Stored records:
════

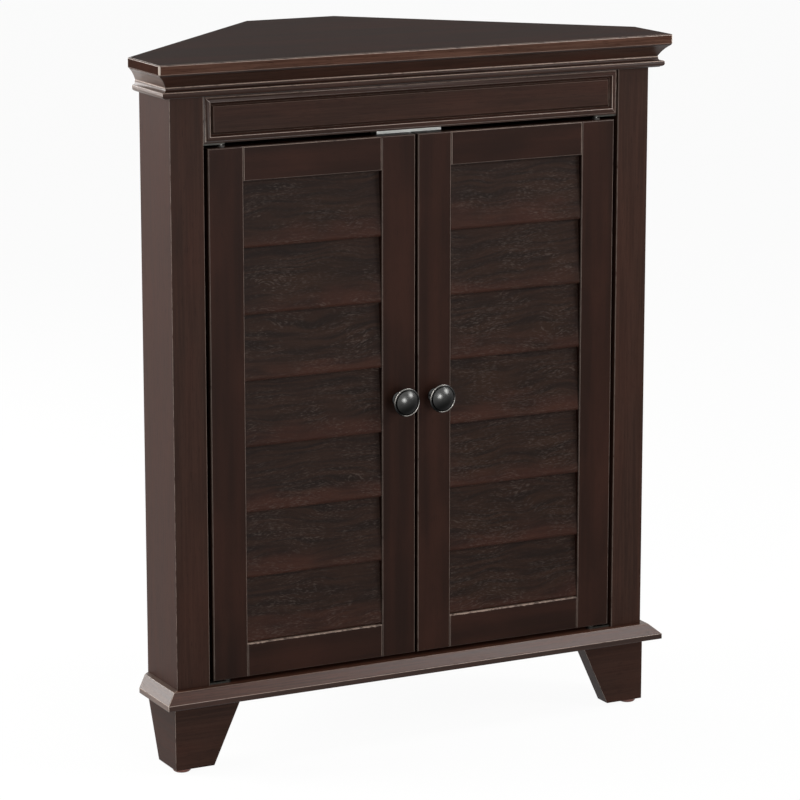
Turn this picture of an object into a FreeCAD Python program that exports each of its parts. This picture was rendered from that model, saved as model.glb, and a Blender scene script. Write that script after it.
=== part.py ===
import FreeCAD, Part
import math
import os

os.makedirs("parts", exist_ok=True)

# A corner cabinet. Millimetres, +Z is up, the doors face -Y and +X is to their right.
# The origin is on the floor, under the middle of the cabinet's bounding box.
# Both long back walls run at 45 degrees to the front, so that the cabinet fills a corner.

# The top, seen in plan
top_width = 732.0
top_side = 97.0
top_rear = 132.0
top_thickness = 13.4
top_corner = 3.0
top_ease = 1.2

# Levels, from the floor up
glide_height = 5.0
foot_height = 87.3
base_thickness = 19.7
case_height = 789.0
crown_height = 30.2
frieze_height = 60.5

# Case walls. The case stands back from the edge of the top.
overhang = 23.3
back_inset = 1.5
side_thickness = 20.0
back_thickness = 12.0
bottom_thickness = 12.0
post_width = 45.5
wall_ease = 0.8

# Crown moulding: reach from the case, and its outline in shares of reach and height
crown_reach = 21.8
crown_shares = [
    [(0, 0), (0.52, 0)],
    [(0.52, 0), (0.52, 0.03)],
    [(0.52, 0.03), (0.67, 0.065), (0.73, 0.16)],
    [(0.73, 0.16), (0.71, 0.265)],
    [(0.71, 0.265), (0.64, 0.285)],
    [(0.64, 0.285), (0.48, 0.31), (0.43, 0.39)],
    [(0.43, 0.39), (0.43, 0.445)],
    [(0.43, 0.445), (0.4, 0.455)],
    [(0.4, 0.455), (0.67, 0.755), (1, 0.975)],
    [(1, 0.975), (1, 1)],
    [(1, 1), (0, 1)],
    [(0, 1), (0, 0)],
]

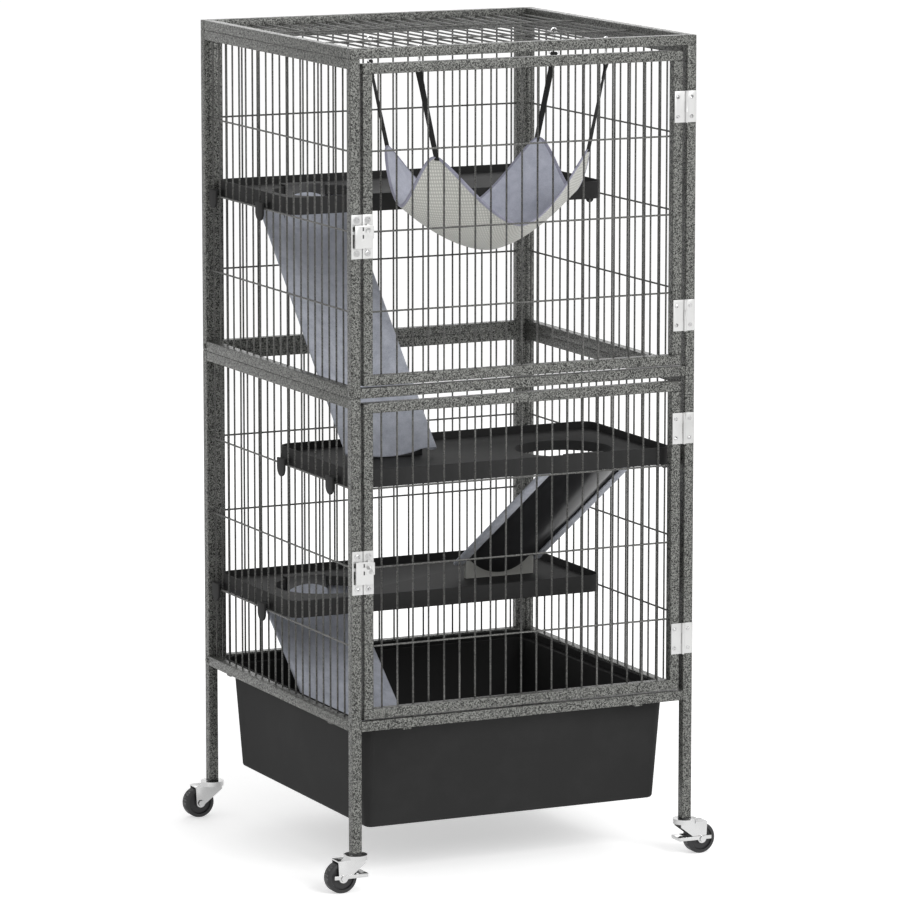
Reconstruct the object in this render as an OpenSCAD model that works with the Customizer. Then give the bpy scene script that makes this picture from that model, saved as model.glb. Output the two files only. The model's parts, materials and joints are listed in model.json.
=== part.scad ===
// Two-storey small animal cage on casters: square tube frame with wire grilles, two front doors with
// gravity latches, three moulded shelves joined by covered ramps, a deep base pan and a hung hammock.
// Millimetres. Origin on the floor under the middle of the cage: +X right, -Y front, +Z up.

/* [Frame] */
// Outside width of the cage
cage_w = 600; // [580:5:700]
// Outside depth of the cage
cage_d = 596; // [586:2:660]
// Height of each storey's panels
panel_h = 528; // [510:2:600]
// Height of the bottom rails above the feet of the posts
leg_h = 195; // [185:5:260]
// Side of the square tube
tube = 16; // [15:0.5:20]
// Wall of the square tube
tube_wall = 1.2; // [0.8:0.1:2]

/* [Wire grilles] */
// Wire diameter
wire = 3; // [2:0.25:4]
// Spacing of the upright wires in the fixed panels
panel_pitch = 27.25; // [24:0.25:32]
// Spacing of the upright wires in the doors
door_pitch = 27; // [22:0.5:32]
// Least gap between a tube and the first upright wire
wire_margin = 9; // [6:0.5:14]
// Height of the first cross wire above the underside of its panel
row_first = 134; // [110:1:150]
// Spacing of the cross wires
row_pitch = 125; // [110:1:140]
// Depth of the cross wires' centre behind the outer face
row_depth = 8; // [7:0.5:9]
// How deep a cross wire is welded into the upright wires
weld = 0.5; // [0.3:0.1:0.8]
// Number of cross wires in the roof
roof_rows = 2; // [1:1:4]

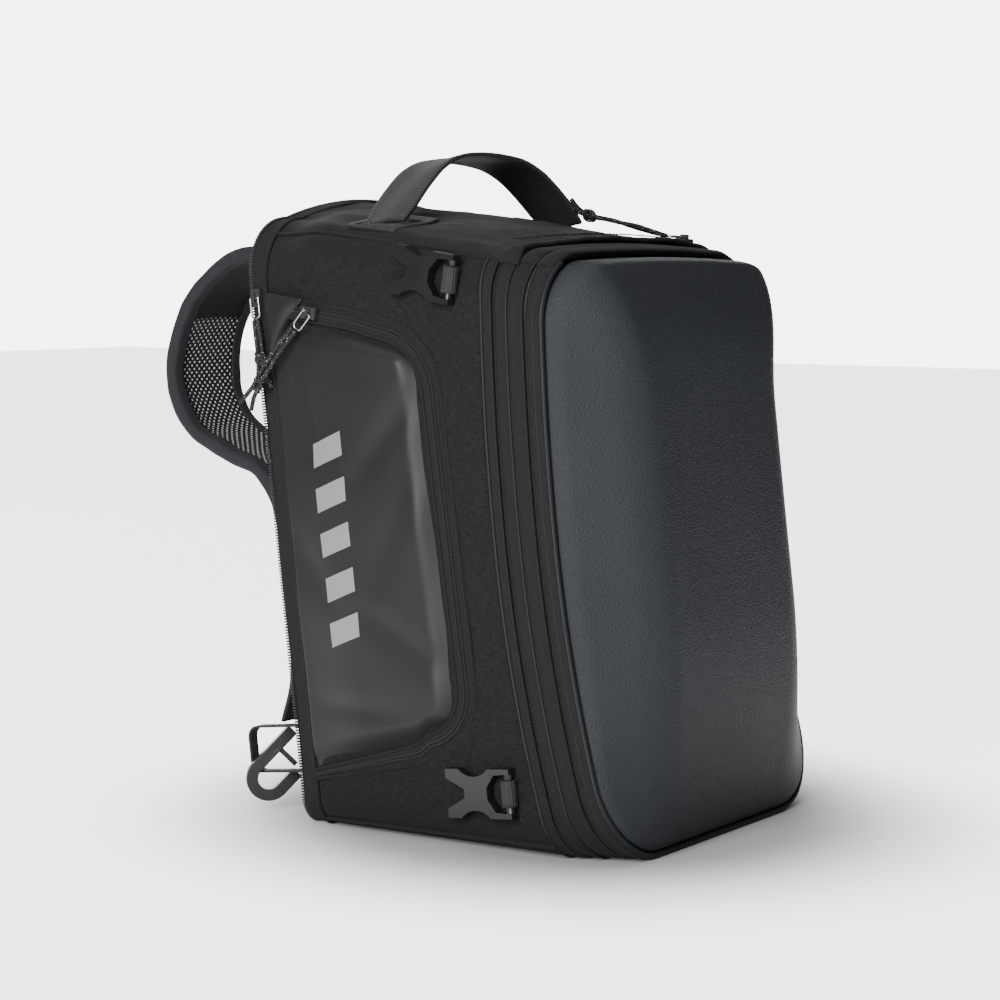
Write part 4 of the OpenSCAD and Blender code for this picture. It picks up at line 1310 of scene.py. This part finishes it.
def inner_sheet(depth, gap, lay, softness):
    """A sheet that fills the bag's outline at a depth, gap metres clear of it all round."""
    low, high = depth * math.tan(LEAN) + gap, top_at(depth) - gap

    def place(u, v):
        z = low + (high - low) * v
        half = rounded_half(HALF_W - gap, 0.014 if v < 0.5 else 0.040, min(z - low, high - z))
        x = half * (2 * u - 1)
        return Vector((x, lay + crumple(Vector((x, 0, z)), softness, 0.05), z))
    return place


pale_board = plastic_paint("stiffener_board", (0.35, 0.35, 0.33), 0.5)
dark_board = plastic_paint("dark_board", (0.03, 0.03, 0.03), 0.5)
sew("grey_liner_back", 50, 60, inner_sheet(0.046, 0.006, 0.0465, 0.0006), 0.0006, "root", "lining",
    liner_cloth, centred=True)
sew("stiffening_sheet", 30, 50, inner_sheet(0.048, 0.010, 0.0483, 0.0), 0.0010, "root", "board", pale_board,
    "frame_sheet", centred=True)
finish_node("bottom_board", dark_board, 0.0006)
finish_node("front_frame", dark_board)


# The expansion gusset: a pleat of dark cloth behind the expansion zip, which on the bag opens out when the
# front moves forward. It is sewn up from lengths along the bowed edge.
GUSSET_BACK, GUSSET_FRONT = PANEL_EDGE + 0.007, SEAM - 0.005
LENGTHS = [(-0.125, 0.125), (0.37, 0.63)]
for t0, t1 in ((0.125, 0.165), (0.165, 0.20), (0.20, 0.29), (0.29, 0.33), (0.33, 0.37)):
    LENGTHS += [(t0, t1), (1 - t1, 1 - t0)]

for number, (t0, t1) in enumerate(LENGTHS):
    def gusset_place(u, v):
        t = t0 - 0.0015 + (t1 - t0 + 0.003) * u
        y = GUSSET_BACK + (GUSSET_FRONT - GUSSET_BACK) * v
        return skin(t, y, -0.0042 - 0.0020 * math.sin(math.pi * v) - 0.00008 * number, 1.0)

    gusset = drape("expansion_gusset_%d" % (number + 1), max(12, int((t1 - t0) * 240)), 24, gusset_place)
    bows = [bow_at(skin(t0 + (t1 - t0) * i / 8, SEAM).z) for i in range(9)]
    thicken(gusset, 0.0005, 0.0)
    smooth(gusset)
    stand_up(gusset, top_cloth)
    if number == 0:
        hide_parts("expander_gusset")
    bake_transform(gusset)
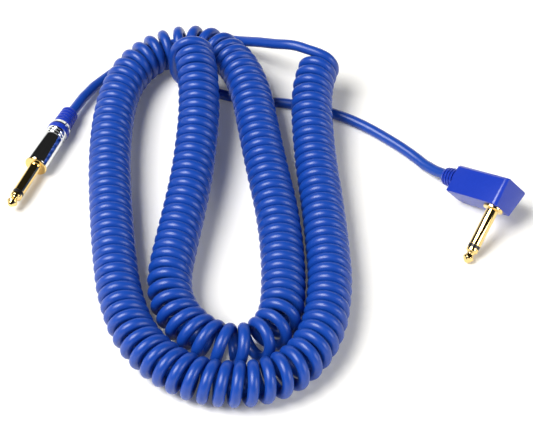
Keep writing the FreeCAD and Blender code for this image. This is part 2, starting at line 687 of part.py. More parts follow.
class Coil:
    """The coil's wire as a helix wound left-handed round the middle line."""

    def __init__(self):
        self.line = smooth_line(COIL_ROUTE)
        self.marks = [0.0]
        for before, after in zip(self.line, self.line[1:]):
            self.marks.append(self.marks[-1] + (after - before).Length)
        closed = COIL_END_PITCH * COIL_TURNS
        self.opening = (self.marks[-1] - closed) / (COIL_TURNS - COIL_CLOSING_TURNS)

    def travel(self, turn):
        """Distance along the middle line after a number of turns."""
        if turn > COIL_TURNS / 2:
            return self.marks[-1] - self.travel(COIL_TURNS - turn)
        if turn < COIL_CLOSING_TURNS:
            return COIL_END_PITCH * turn + self.opening * turn ** 2 / (2 * COIL_CLOSING_TURNS)
        return COIL_END_PITCH * turn + self.opening * (turn - COIL_CLOSING_TURNS / 2)

    def middle(self, distance):
        distance = min(max(distance, 0.0), self.marks[-1])
        index = min(bisect.bisect_right(self.marks, distance), len(self.marks) - 1)
        span = self.marks[index] - self.marks[index - 1]
        share = (distance - self.marks[index - 1]) / span
        return self.line[index - 1] * (1 - share) + self.line[index] * share

    def radius(self, turn):
        flare_start = COIL_TURNS - COIL_FLARE_TURNS
        share = max(0.0, (turn - flare_start) / COIL_FLARE_TURNS)
        return (COIL_D - JACKET_D) / 2 + COIL_FLARE * (1 - math.cos(math.pi * share)) / 2

    def point(self, turn):
        distance = self.travel(turn)
        ahead = self.middle(distance + LINE_REACH) - self.middle(distance - LINE_REACH)
        side = ahead.cross(Z_AXIS).normalize()
        up = side.cross(ahead).normalize()
        angle = math.radians(COIL_START_ANGLE) + 2 * math.pi * turn
        outward = side * math.cos(angle) + up * math.sin(angle)
        return self.middle(distance) + outward * self.radius(turn)

    def heading(self, turn):
        before = self.point(max(turn - TURN_STEP, 0.0))
        after = self.point(min(turn + TURN_STEP, COIL_TURNS))
        return (after - before).normalize()

    def least_gap(self):
        """Least gap between two stretches of the wire more than a half turn apart."""
        count = int(COIL_TURNS * GAP_SAMPLES)
        points = [self.point(index * COIL_TURNS / count) for index in range(count + 1)]
        apart = GAP_SAMPLES // 2
        return min(
            a.distanceToPoint(b)
            for index, a in enumerate(points) for b in points[index + apart:]
        ) - JACKET_D


def tangent_arc(start, heading, end):
    """An arc from start along heading to end, and its radius."""
    chord = end - start
    inward = heading.cross(chord).cross(heading).normalize()
    radius = chord.dot(chord) / (2 * chord.dot(inward))
    centre = start + inward * radius
    middle = (start + end) * 0.5 - centre
    return Part.Arc(start, centre + middle.normalize() * radius, end), radius


def biarc(start, heading, end, last_heading):
    """Two arcs that join two points and keep to the heading at each."""
    chord = end - start
    both = heading + last_heading
    a = 2 * (1 - heading.dot(last_heading))
    b = 2 * chord.dot(both)
    c = -chord.dot(chord)
    reach = (-b + math.sqrt(b * b - 4 * a * c)) / (2 * a)
    turn_in = start + heading * reach
    turn_out = end - last_heading * reach
    joint = (turn_in + turn_out) * 0.5
    return [
        tangent_arc(start, heading, joint),
        tangent_arc(joint, (turn_out - turn_in).normalize(), end),
    ]


def coil_ends(coil):
    """Both ends of the coil's wire with their headings, each one wire diameter past the turns."""
    first_heading = coil.heading(0)
    last_heading = coil.heading(COIL_TURNS)
    start = coil.point(0) - first_heading * JACKET_D
    end = coil.point(COIL_TURNS) + last_heading * JACKET_D
    return start, first_heading, end, last_heading


def coil_wire(coil):
    """The coil's wire as one tube on arcs, with a short straight end at each lead."""
    start, first_heading, end, _ = coil_ends(coil)
    edges = [Part.LineSegment(start, coil.point(0)).toShape()]
    radii = []
    count = round(BIARCS_PER_TURN * COIL_TURNS)
    for index in range(count):
        here = index * COIL_TURNS / count
        there = (index + 1) * COIL_TURNS / count
        pair = biarc(coil.point(here), coil.heading(here), coil.point(there), coil.heading(there))
        edges += [arc.toShape() for arc, _ in pair]
        radii += [radius for _, radius in pair]
    edges.append(Part.LineSegment(coil.point(COIL_TURNS), end).toShape())
    section = wire_section(JACKET_D, COIL_SIDES, start, first_heading)
    tube = tube_along("coil", Part.Wire(edges), section)
    print("    least radius %.1f, least gap %.2f" % (min(radii), coil.least_gap()))
    return tube


def cable():
    """Nodes of the cable: the coil and a lead to each plug."""
    coil = Coil()
    start, first_heading, end, last_heading = coil_ends(coil)
    clamp = STRAIGHT_SEAT.multVec(Vector(STRAIGHT_JACKET_START, 0, 0))
    bend = STRAIGHT_SEAT.multVec(Vector(STRAIGHT_LEAD_RUN, 0, 0))
    straight_points = [clamp, bend] + [Vector(*point) for point in STRAIGHT_LEAD_ROUTE]
    straight_points += [start - first_heading * STRAIGHT_LEAD_LAST_RUN, start]
    turn_y = -HOUSING_TO_CABLE_SIDE - NECK_SLEEVE_LENGTH - ANGLE_LEAD_LAST_RUN
    turn_down = ANGLE_SEAT.multVec(Vector(CABLE_SIDE_X, turn_y, CABLE_SIDE_Z))
    wall = ANGLE_SEAT.multVec(Vector(CABLE_SIDE_X, -CAVITY_TO_CABLE_SIDE, CABLE_SIDE_Z))
    angle_points = [end, end + last_heading * ANGLE_LEAD_FIRST_RUN]
    angle_points += [Vector(*point) for point in ANGLE_LEAD_ROUTE] + [turn_down, wall]
    return {
        "straight_lead": lead("straight_lead", straight_points),
        "coil": coil_wire(coil),
        "angle_lead": lead("angle_lead", angle_points),
    }


def main():
    nodes = {}
    nodes.update(straight_plug())
    nodes.update(angle_plug())
    nodes.update(cable())
    os.makedirs("parts", exist_ok=True)
    for name, shape in nodes.items():
        shape.exportStep("parts/" + name + ".step")


main()
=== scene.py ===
# %% [markdown]
# # A curly instrument cable
# The cable lies on a white table: one coil of blue cable folded into a double loop, a
# straight lead at each end of it, a straight plug on the left and a right-angle plug on the
# right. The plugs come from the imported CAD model. This lesson lays the real cable on the
# CAD model's route, gives the plugs their finer forms, and then finishes every surface.

# %% Load the CAD model
import json
import math
import bisect
import bpy
from mathutils import Euler, Matrix, Vector


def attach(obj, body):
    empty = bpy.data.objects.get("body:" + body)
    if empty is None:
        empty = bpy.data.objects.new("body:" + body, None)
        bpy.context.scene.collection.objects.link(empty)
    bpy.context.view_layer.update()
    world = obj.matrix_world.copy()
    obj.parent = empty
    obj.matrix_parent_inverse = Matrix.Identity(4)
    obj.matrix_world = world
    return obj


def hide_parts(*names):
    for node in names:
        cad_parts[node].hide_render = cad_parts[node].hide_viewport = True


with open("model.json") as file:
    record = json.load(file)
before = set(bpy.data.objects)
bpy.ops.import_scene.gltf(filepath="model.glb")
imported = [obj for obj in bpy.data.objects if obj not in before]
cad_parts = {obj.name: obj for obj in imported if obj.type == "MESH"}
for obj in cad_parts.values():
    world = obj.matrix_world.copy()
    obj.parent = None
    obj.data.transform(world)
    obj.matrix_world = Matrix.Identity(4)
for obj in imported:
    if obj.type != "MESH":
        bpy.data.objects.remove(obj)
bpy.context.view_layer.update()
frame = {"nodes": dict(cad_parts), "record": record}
nodes = frame["nodes"]
scene = bpy.context.scene
print("CAD nodes:", len(nodes))

# %% [markdown]
# The camera stands where the photographer's did: in front of the table, looking down at 48.5
# degrees. Its place comes from the two plugs, whose shafts have a known size, so the lens is
# long and the view is nearly flat. The camera comes first, because each later step is judged
# through it.

# %% Camera
CAMERA_AT = Vector((0.0013, -0.5756, 0.6247))
CAMERA_TILT = math.radians(41.5)
CAMERA_LENS = 105.68
SENSOR_WIDTH = 36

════

Given task - Everything from the first line of the data through the line containing "top_ease = 1.2" should be echoed exactly. Add nothing.

Written response -
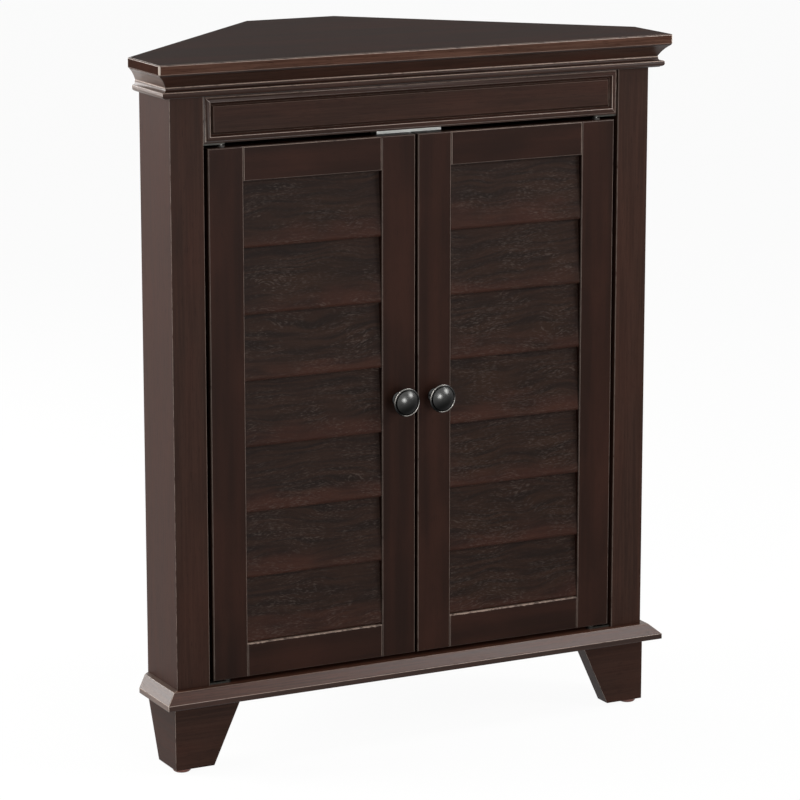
Turn this picture of an object into a FreeCAD Python program that exports each of its parts. This picture was rendered from that model, saved as model.glb, and a Blender scene script. Write that script after it.
=== part.py ===
import FreeCAD, Part
import math
import os

os.makedirs("parts", exist_ok=True)

# A corner cabinet. Millimetres, +Z is up, the doors face -Y and +X is to their right.
# The origin is on the floor, under the middle of the cabinet's bounding box.
# Both long back walls run at 45 degrees to the front, so that the cabinet fills a corner.

# The top, seen in plan
top_width = 732.0
top_side = 97.0
top_rear = 132.0
top_thickness = 13.4
top_corner = 3.0
top_ease = 1.2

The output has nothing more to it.